They said screening, new drugs and wider use of surgery had all helped boost survival rates. But they said even more women would live longer if the medicines watchdog speeded up the process of making new drugs widely available on the NHS.
The National Institute for Health and Clinical Excellence has come under repeated fire for being too slow to assess and approve life-saving cancer drugs.
The researchers also called for an end to a 'postcode lottery' which means women in some parts of the UK are more likely to get new drugs and have better survival chances than patients living elsewhere.

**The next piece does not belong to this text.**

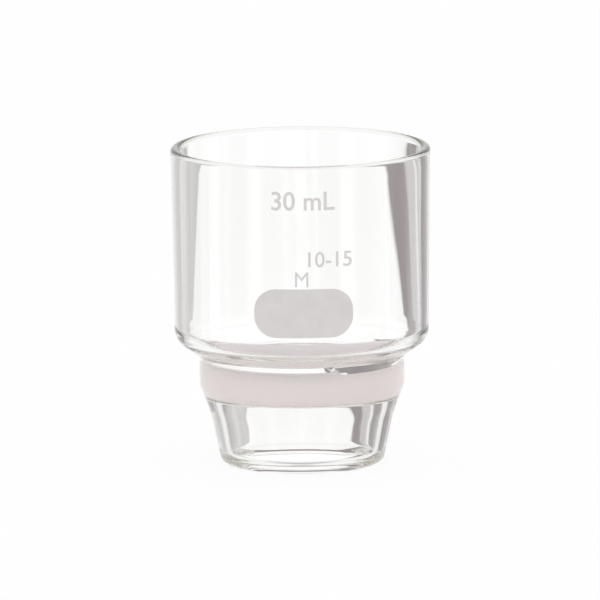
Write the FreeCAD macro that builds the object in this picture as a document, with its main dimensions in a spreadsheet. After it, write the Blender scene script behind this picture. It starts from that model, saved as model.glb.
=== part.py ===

Cancer Research UK released the breast cancer survival-rate figures yesterday which show changes over the past 30 years. Some 72 per cent of women diagnosed with the disease today can expect to survive at last ten years. And 64 per cent should live for 20 years or more.
Michel Coleman, of Cancer Research UK, said the figures were on the conservative side and it was possible that even more breast cancer patients would survive in future years.
"Women are more aware of their breasts and what goes wrong with them, and they are diagnosed earlier than they were ten or 15 years ago," he said.
Professor Tony Howell, a cancer expert at the Christie Hospital in Manchester, defended the UK's record. He said survival rates were going up here while in some other countries they were falling.
"We want to say to women that this is just an incident in their life and this is not going to kill you," he said. "Most women with a diagnosis of breast cancer will die from something else."
He also predicted survival rates in Britain would continue to rise through wider use of the drug Herceptin and other medicines called aromatase inhibitors.
In Derby only 5 per cent of patients get Herceptin compared with 90 per cent in Dorset. Dr Richard Sullivan, clinical director at Cancer Research UK, said the latest survival predictions were 'tremendous news' for breast cancer patients.
Dr Sarah Rawlings, of Breakthrough Breast Cancer, said: "This is great news for anyone whose life has been affected by a breast cancer diagnosis.
She was diagnosed with breast cancer two years ago but yesterday she said she felt fitter than ever and paid tribute to the doctors and researchers whose work has helped keep her alive.
The retired administrator from Birmingham said: "My first reaction was that I would be dead by Christmas. But I discovered there is more out there for cancer patients than you can imagine."